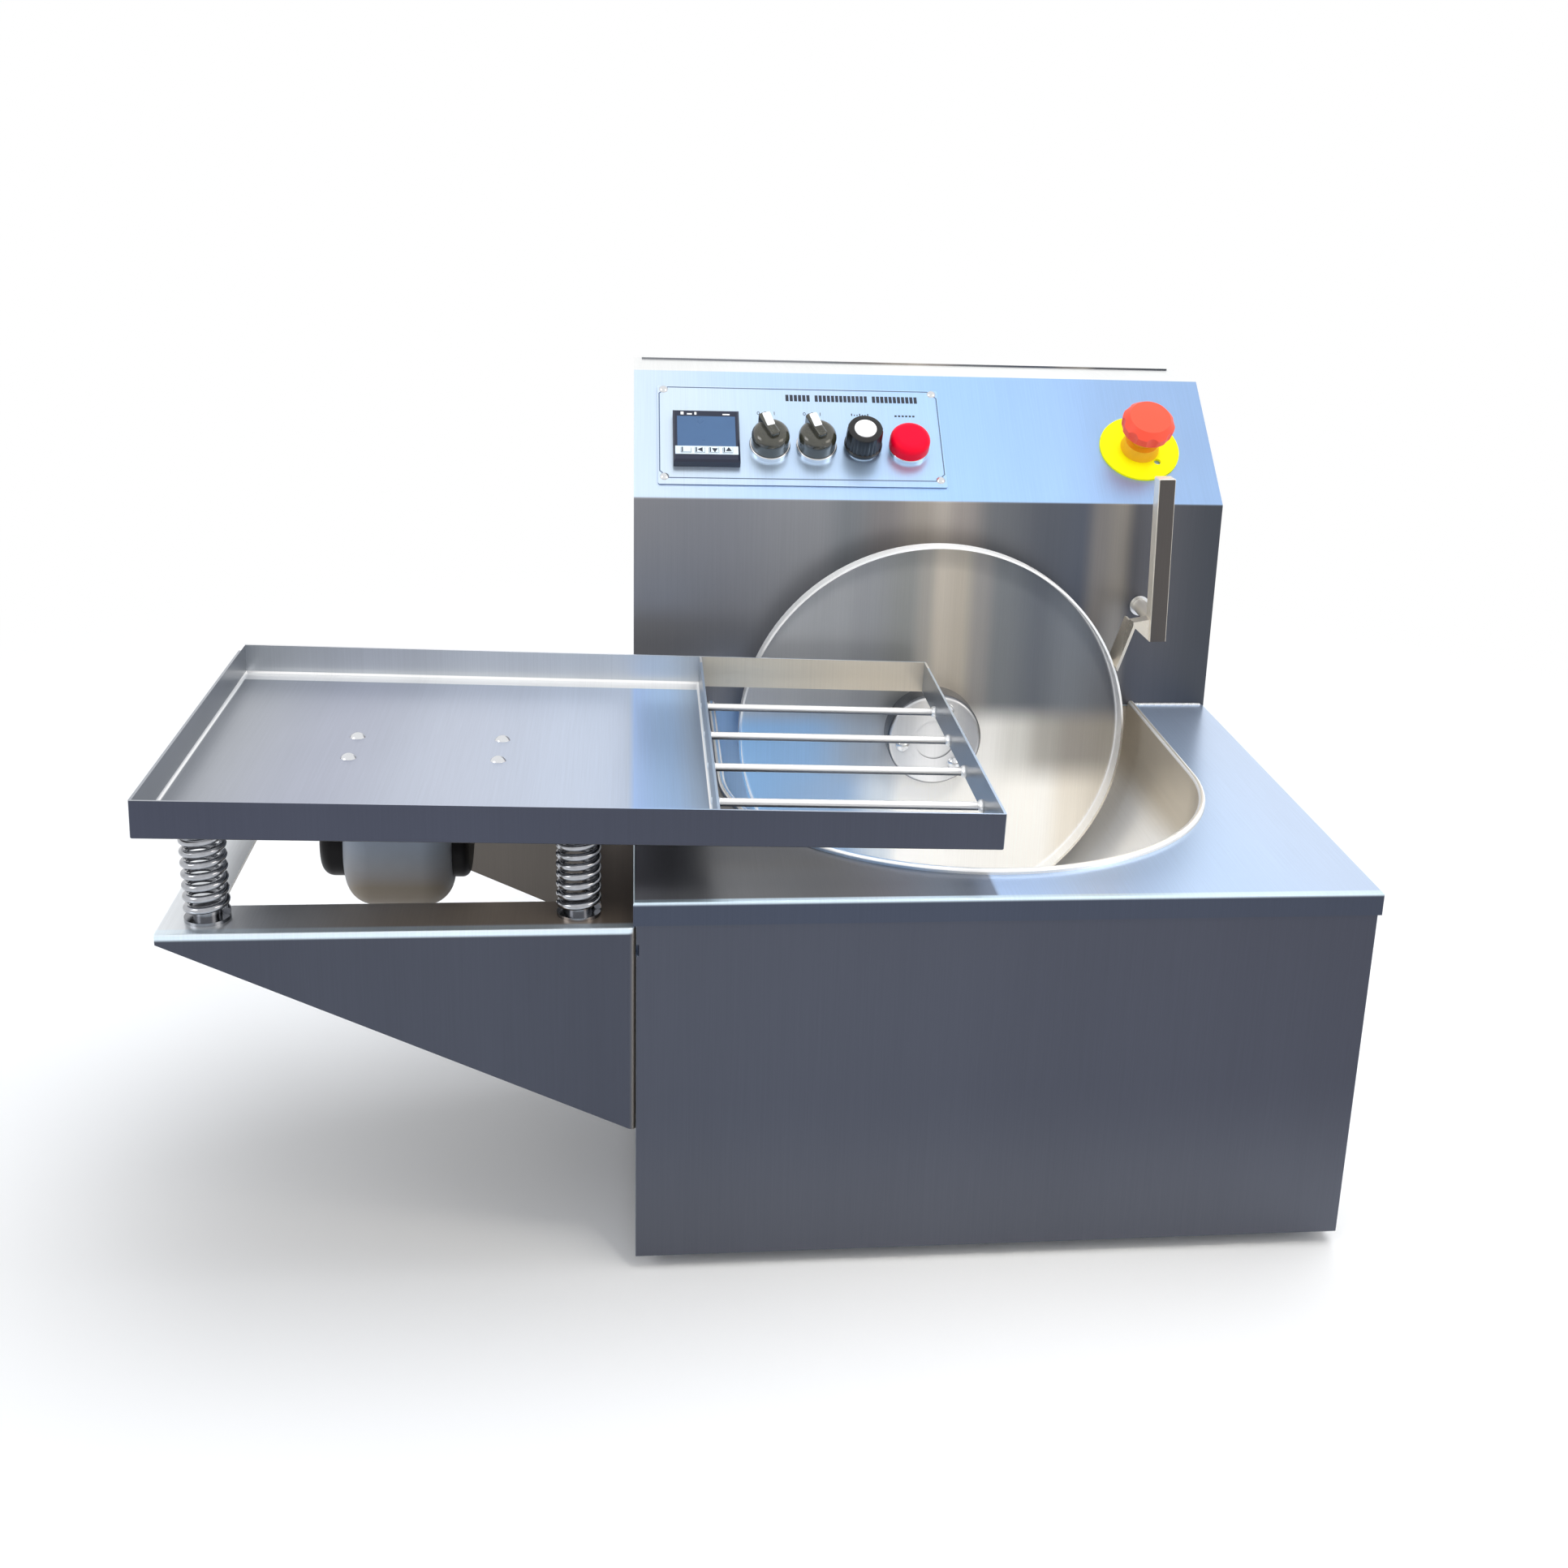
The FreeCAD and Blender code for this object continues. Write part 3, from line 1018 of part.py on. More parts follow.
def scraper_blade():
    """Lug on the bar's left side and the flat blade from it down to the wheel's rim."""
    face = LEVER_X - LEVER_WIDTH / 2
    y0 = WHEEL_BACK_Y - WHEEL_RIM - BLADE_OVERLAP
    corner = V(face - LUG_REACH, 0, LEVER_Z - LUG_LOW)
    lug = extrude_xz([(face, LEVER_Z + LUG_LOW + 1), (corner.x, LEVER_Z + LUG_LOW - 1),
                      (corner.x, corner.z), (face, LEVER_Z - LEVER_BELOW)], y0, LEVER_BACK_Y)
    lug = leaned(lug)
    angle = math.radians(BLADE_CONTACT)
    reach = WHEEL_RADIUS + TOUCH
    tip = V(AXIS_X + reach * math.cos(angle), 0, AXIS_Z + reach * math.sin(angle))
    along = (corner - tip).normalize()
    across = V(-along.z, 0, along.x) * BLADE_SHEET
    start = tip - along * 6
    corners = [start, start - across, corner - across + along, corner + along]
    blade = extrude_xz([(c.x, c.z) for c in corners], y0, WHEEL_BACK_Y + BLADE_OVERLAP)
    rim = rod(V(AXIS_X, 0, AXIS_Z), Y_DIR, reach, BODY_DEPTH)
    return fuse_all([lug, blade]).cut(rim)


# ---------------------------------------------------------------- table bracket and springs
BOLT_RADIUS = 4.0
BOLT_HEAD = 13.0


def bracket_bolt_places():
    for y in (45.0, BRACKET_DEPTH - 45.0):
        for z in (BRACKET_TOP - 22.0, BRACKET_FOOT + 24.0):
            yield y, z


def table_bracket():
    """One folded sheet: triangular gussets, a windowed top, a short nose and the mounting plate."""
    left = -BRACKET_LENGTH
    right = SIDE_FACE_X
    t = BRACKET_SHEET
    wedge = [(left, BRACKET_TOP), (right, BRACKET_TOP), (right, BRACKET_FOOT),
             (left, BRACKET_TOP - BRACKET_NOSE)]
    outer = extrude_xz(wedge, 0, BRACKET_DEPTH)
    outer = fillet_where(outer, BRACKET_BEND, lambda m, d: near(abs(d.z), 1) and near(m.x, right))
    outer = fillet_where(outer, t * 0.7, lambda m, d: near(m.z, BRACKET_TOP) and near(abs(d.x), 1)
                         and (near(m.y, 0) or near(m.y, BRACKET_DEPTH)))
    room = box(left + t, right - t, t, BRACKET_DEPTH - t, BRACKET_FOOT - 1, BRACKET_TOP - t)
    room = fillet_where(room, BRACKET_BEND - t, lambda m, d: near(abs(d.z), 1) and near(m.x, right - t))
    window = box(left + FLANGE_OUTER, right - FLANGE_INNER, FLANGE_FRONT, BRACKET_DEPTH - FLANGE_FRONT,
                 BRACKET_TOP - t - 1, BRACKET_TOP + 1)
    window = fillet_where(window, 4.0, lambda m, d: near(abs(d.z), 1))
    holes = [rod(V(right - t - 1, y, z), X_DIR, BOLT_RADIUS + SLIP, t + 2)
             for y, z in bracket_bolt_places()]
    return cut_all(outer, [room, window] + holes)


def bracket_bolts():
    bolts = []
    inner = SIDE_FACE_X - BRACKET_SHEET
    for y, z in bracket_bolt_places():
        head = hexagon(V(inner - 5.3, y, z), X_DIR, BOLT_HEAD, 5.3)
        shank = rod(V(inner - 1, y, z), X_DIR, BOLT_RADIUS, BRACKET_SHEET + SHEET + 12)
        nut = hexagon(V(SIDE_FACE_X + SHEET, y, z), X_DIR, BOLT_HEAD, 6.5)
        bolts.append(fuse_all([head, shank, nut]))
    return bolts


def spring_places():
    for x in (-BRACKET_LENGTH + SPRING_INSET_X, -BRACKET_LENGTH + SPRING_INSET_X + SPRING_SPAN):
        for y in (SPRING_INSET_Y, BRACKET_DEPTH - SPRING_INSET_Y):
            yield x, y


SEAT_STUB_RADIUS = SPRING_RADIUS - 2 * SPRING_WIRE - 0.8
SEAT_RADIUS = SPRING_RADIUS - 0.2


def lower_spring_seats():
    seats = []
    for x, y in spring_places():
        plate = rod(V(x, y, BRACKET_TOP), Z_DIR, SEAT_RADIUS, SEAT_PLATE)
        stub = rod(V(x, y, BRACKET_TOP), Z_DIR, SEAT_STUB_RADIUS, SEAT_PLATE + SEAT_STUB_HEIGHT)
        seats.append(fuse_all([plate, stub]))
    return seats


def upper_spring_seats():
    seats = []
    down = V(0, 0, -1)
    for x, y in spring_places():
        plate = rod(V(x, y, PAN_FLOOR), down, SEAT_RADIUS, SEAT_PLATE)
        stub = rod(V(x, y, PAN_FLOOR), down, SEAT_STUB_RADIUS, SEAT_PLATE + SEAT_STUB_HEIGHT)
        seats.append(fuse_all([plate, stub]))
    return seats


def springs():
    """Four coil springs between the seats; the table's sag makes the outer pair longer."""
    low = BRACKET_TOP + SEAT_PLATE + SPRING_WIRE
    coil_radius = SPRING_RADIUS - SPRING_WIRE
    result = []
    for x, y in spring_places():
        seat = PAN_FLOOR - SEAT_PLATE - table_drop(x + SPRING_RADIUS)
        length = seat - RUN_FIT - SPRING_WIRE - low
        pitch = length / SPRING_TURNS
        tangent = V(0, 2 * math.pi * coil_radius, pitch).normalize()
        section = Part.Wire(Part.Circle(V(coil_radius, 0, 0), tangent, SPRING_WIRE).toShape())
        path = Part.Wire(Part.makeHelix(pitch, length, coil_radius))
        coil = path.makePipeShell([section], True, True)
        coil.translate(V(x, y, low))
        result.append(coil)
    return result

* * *

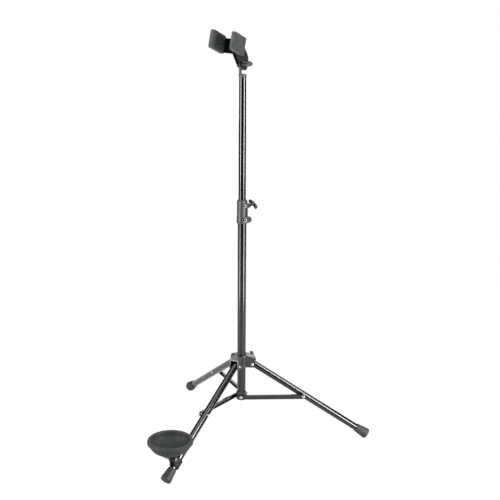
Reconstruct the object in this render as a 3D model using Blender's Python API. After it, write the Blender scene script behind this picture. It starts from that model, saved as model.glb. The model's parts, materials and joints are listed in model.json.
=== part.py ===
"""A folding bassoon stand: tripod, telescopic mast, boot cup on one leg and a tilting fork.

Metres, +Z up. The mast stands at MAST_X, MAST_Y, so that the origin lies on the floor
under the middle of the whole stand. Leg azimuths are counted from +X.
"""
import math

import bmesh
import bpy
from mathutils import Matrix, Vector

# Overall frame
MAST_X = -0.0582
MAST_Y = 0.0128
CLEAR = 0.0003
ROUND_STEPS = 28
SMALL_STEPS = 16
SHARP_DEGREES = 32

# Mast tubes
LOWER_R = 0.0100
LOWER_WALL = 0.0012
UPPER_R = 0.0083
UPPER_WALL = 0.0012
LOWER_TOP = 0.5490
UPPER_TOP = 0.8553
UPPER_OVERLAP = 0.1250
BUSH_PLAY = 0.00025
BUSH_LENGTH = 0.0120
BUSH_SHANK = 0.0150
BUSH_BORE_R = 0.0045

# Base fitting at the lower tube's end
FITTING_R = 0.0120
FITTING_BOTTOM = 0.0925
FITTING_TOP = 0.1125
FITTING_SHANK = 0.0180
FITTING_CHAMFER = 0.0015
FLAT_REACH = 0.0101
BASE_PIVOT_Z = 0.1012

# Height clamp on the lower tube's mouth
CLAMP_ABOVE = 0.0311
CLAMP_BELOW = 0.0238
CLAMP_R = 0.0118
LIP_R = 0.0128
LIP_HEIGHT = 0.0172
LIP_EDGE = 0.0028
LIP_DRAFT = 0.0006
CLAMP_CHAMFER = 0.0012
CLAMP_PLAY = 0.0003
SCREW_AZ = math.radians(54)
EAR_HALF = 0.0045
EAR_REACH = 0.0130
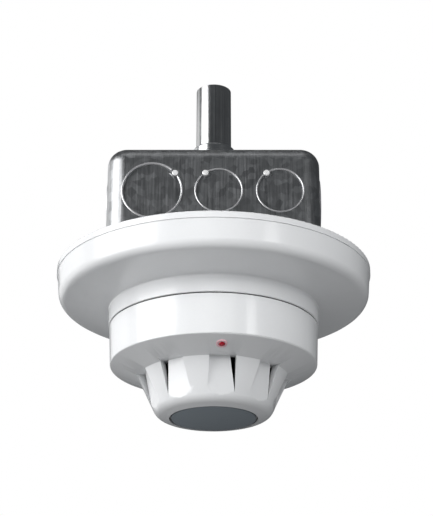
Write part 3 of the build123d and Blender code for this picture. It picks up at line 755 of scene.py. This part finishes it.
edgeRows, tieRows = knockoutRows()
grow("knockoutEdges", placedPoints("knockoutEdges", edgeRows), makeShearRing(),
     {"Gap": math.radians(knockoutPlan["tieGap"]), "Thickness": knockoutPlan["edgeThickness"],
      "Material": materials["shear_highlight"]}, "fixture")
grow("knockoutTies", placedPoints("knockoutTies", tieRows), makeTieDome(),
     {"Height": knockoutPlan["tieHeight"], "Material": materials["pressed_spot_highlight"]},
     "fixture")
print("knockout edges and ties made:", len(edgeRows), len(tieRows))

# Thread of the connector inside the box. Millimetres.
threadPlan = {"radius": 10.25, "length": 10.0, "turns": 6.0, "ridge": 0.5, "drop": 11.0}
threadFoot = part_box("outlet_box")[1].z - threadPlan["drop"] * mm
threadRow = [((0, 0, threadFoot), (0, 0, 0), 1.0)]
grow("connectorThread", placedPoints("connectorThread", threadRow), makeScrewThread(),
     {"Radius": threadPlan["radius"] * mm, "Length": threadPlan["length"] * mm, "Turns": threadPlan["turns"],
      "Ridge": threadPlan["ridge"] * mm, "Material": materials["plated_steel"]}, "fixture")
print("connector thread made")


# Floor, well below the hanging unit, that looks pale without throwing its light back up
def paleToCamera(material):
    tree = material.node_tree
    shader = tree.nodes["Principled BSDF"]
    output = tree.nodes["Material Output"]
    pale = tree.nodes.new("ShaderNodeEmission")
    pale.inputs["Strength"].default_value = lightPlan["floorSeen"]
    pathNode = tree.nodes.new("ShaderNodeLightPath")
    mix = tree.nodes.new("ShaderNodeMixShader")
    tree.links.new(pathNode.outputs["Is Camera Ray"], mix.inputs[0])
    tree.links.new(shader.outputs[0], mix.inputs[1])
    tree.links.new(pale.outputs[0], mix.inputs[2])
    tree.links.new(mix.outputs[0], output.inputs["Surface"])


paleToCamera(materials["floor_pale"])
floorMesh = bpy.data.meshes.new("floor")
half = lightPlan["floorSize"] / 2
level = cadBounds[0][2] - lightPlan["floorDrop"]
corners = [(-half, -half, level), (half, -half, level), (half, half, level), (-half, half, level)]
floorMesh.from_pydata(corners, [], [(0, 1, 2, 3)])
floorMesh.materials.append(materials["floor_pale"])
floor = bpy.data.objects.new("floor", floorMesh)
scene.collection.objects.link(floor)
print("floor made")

==

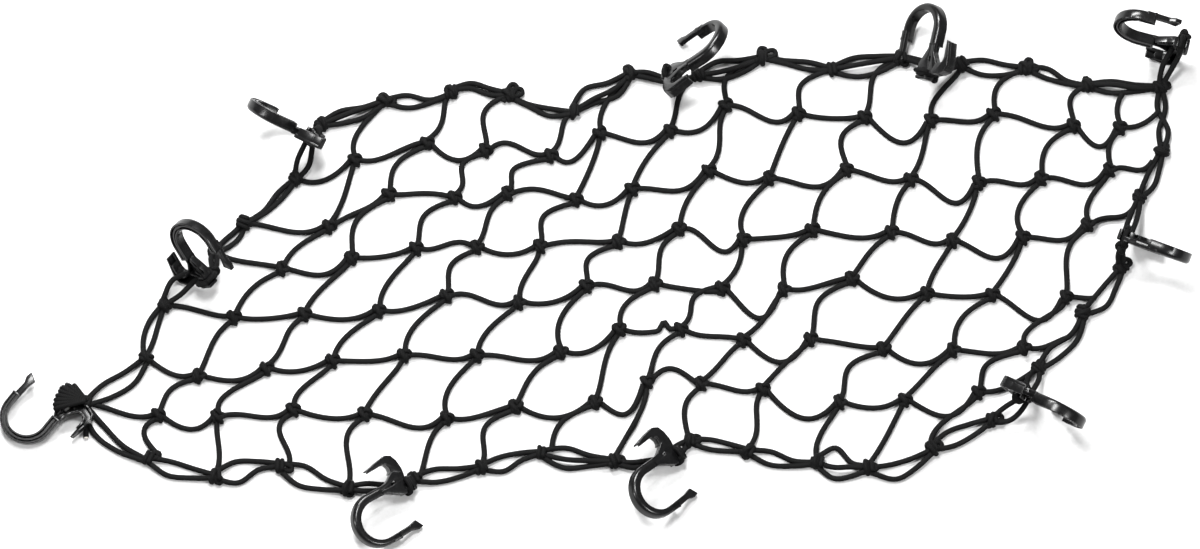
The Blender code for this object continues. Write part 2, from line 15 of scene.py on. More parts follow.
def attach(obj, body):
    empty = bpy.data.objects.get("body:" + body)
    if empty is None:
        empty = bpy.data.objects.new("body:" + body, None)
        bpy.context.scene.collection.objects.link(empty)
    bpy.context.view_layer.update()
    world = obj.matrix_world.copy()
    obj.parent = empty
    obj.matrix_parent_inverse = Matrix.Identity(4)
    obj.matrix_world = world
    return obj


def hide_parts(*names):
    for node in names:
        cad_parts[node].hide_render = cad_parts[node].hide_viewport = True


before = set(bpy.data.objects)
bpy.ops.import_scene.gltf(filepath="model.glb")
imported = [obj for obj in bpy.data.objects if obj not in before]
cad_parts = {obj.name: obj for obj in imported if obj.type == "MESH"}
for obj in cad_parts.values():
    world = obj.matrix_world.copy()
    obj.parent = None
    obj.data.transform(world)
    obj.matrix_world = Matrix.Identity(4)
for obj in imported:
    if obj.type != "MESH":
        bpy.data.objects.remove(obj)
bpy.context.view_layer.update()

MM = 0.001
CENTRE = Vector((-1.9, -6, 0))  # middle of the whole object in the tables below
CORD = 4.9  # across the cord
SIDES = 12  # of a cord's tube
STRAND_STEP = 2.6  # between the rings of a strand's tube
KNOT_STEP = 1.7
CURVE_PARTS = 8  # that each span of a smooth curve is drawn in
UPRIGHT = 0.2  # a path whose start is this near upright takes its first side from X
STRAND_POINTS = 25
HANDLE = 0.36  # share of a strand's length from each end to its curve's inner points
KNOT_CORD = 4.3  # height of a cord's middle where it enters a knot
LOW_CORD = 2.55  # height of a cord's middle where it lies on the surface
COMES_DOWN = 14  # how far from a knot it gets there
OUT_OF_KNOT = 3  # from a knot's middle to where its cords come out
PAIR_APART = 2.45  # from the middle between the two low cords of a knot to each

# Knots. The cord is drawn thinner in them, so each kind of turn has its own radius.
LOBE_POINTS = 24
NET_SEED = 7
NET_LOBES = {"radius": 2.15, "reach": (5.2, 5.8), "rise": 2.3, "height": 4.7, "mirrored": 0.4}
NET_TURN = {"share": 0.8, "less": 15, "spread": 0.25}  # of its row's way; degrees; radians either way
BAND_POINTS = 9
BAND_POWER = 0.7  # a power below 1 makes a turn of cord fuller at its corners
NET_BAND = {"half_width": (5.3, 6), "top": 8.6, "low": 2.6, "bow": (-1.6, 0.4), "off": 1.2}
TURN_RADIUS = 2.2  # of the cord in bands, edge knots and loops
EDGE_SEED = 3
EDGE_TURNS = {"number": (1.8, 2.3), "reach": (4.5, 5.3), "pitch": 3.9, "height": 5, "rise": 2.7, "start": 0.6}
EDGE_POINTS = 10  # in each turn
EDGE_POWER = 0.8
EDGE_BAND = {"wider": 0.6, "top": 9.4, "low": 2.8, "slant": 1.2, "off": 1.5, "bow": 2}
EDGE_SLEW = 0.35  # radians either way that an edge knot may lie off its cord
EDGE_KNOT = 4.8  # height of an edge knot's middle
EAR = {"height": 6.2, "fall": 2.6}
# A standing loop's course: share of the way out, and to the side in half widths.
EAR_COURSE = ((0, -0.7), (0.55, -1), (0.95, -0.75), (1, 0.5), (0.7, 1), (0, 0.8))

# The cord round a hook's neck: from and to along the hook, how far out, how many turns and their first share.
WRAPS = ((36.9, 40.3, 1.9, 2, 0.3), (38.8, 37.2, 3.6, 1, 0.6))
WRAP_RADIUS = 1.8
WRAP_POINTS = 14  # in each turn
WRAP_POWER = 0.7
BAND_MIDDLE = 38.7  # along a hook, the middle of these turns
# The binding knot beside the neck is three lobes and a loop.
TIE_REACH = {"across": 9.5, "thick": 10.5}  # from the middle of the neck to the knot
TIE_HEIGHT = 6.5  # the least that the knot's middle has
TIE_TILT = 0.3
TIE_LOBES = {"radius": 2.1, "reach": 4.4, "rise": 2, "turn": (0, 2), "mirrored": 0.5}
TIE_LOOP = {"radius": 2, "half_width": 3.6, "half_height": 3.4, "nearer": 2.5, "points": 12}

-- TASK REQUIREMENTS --
The required output is the number of lines containing the word "context", and nothing besides.

-- COMPLETED EXERCISE --
3